Back in 2020, amid a large contest of Democrats vying for their party’s nomination, Kamala Harris competed. Rapidly, she burst into the lead with enormous early fundraising and an initial Trump-sized public rally. Yet, she fizzled quickly like a birthday balloon pricked with a pin. Harris essentially came in last, compelled by reality to drop out before the Iowa caucuses. She did not attract a single solitary delegate or even a voter. She disappeared, fair and square.
Soon after, the winner, Joe Biden, pulled a DEI variation on Nixon selecting Spiro Agnew in 1968: select the weakest, most detestable vice presidential candidate in the marketplace, thereby guaranteeing that Congress and the American people will not dare risk impeaching or ousting you afterward. It worked brilliantly for Nixon. Despite the Watergate scandal allegations, no one would risk removing him, lest Agnew become president. Therefore, the media and Democrats (same thing) first had to catch and destroy Agnew (who totally deserved it). Only when Agnew “nolo contendered” himself did the Democrats feel safe to force Nixon out next. And thus Kamala Harris: a DEI insurance policy for Biden to avoid impeachment, despite (i) his receding into the sunset even in 2020, and (ii) knowing that, sooner or later, the law would catch up with the Biden Crime Syndicate. Harris was — and remains — so unworthy that no one dared push for Biden to be brought to justice or subjected to the 25th Amendment.
Harris, who had slept her way into political view, suddenly slithered into the vice presidency without winning a single vote in the Democrat 2o20 primaries. And then the coup de grace — if not the just-plain coup — she next was anointed, as in dictatorships and medieval European monarchies, to be the Democrats’ official 2024 candidate for president without having contended in a fair and square competition as everyone else does. How not to despise?
There is more. Not only is she not worthy — but, remarkably, her handlers know she is not worthy or capable. Even more remarkably: she knows. Consider: You, the reader, are your party’s candidate for president. (Cool, huh?) It is weeks and weeks — more than seven, as of this writing, with the election soon approaching — and your handlers continue telling you: “No Press Conferences, honey! [or “buddy!”]” Honestly, if it were you running, what would you understand your advisors are saying to you? It is obvious: “We badly want you to win, so we all can get highly placed government jobs. But, the only way you can pull it off — pardon us for saying this — is if you shut your mouth for two more months. Just shut the [ ] up, Kamala. We will feed you words to read. Don’t ask us what they mean. Don’t tell us that you don’t believe in the policies we are giving you to read. Just shut up and read. And that is the only way you will get the highly coveted “Bubblehead Vote,” the last remaining body of ‘Undecideds.’ Shut up and read, and we’ll get you the reigning Queen of the Bubbleheads, Taylor Swift. She will tweet ‘Vote for Kamala’ to her 800 million billion trillion quadrillion followers, and those of them who can read will try to stay off drugs long enough to check the right box on their mail-in ballot (if they have not already lost it or rolled it up), and maybe also will sign the forms, and maybe even date them, and then hand them to the harvester.”

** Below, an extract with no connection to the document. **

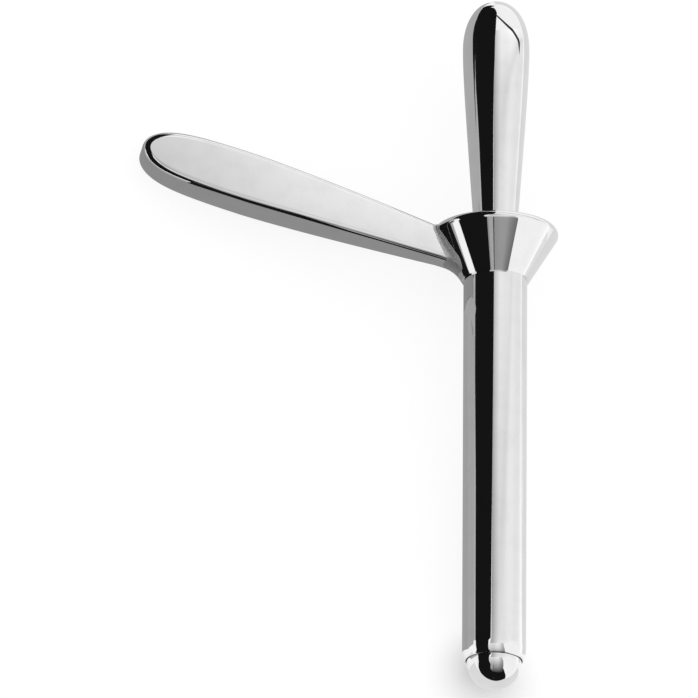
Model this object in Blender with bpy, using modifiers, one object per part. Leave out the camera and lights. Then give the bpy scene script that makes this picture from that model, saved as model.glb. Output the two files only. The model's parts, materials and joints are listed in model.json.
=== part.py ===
"""Tubular rectal speculum with its obturator, in polished steel, lying at rest on a table.

The instrument is modelled upright, with its tube along the local Z axis: the foot of the funnel is at
z = 0, the knob points up, the tube down, and the handle leans out towards -X. An empty then carries the
whole instrument into the pose in which it comes to rest on the funnel's rim, the end of the tube and the
end of the handle. Units are metres.
"""

import math

import bmesh
import bpy
from mathutils import Matrix, Vector

# Running and seating clearances
SEAT_GAP = 0.0003

# Tube
TUBE_OUTER_R = 0.0110
TUBE_WALL = 0.0012
TUBE_REACH = 0.1390
TUBE_LIP_RUN = 0.0022
TUBE_LIP_FACE = 0.0002

# Funnel
FUNNEL_FOOT_EDGE = 0.0004
FUNNEL_RIM_R = 0.02165
FUNNEL_HEIGHT = 0.0188
FUNNEL_WALL = 0.0022
FUNNEL_RIM_ROUND = 0.0020
FUNNEL_RIM_FLAT = 0.0011
FUNNEL_SOCKET_DEPTH = 0.0040
FUNNEL_LEDGE_THICKNESS = 0.0012

# Handle
HANDLE_LENGTH = 0.1090
HANDLE_RISE = math.radians(16.5)
HANDLE_ROOT_HEIGHT = 0.01145
HANDLE_ROOT_WIDTH = 0.0109
HANDLE_BELLY_WIDTH = 0.0179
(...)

This is why we despise Harris. She slept her way in. She is a candidate who won no votes. There is so little time, from the night of her rapid coronation, to expose her record or who she is or what she is. She won’t expose herself to a press conference. Even for a simple interview, she needs Walz to sit near her at the table like a court-ordered officer accompanying a divorced abusive parent at a supervised monthly visitation.
This is not the way it is supposed to work. In a true democracy, candidates are supposed to vie fairly against competitors contending for votes. They are supposed to appear at press conferences and give unsupervised interviews with a range of quasi-fair interviewers. If they must cheat on spouses, egregious as that is, it is not the “American Way” to do as Evita Peron and sleep your way into power by finding a local Juan Peron, married and 30 years your elder, who has the keys to the palace. Name one other American presidential candidate whose political prominence began in the manner of Evita Duarte sleeping with Juan Person.
Please cry for me, America.
Her cackling laughter is staged, reminiscent of Hillary’s coaching. Her policies today are the opposite of the policies she advanced all her public life until a week ago. Her years in the Senate were rated to the left of Bernie Sanders. Her brazen denial that her dozens of flip-flops are exactly what they are reflects the same shamelessness, in pursuing power without principle, that she manifested when posing eagerly for media cameras in suggestive nighttime attire when she drank champagne with Willie Brown, while his wife had to see the photos next day in her newspaper. If Harris gets in, G-d forbid, such an American majority of qualified and invalid voters will get what they deserve.
Taylor Swift and the Hollywood and Wall Street crowds somehow will continue being able to afford three meals daily, private gyms and clubs, ample gas and electricity for seasonal home comfort, and will continue being able to afford whatever home mortgage rates unfold from Malibu to the Hamptons. Harris, though despicable and contemptuous, may cackle and slither her way to the top, G-d forbid. Taylor Swift’s fans on TikTok will find their dreams come true. And so will Kim Jung Un, Vladimir Putin, Xi of China, and the mullahs of Iran.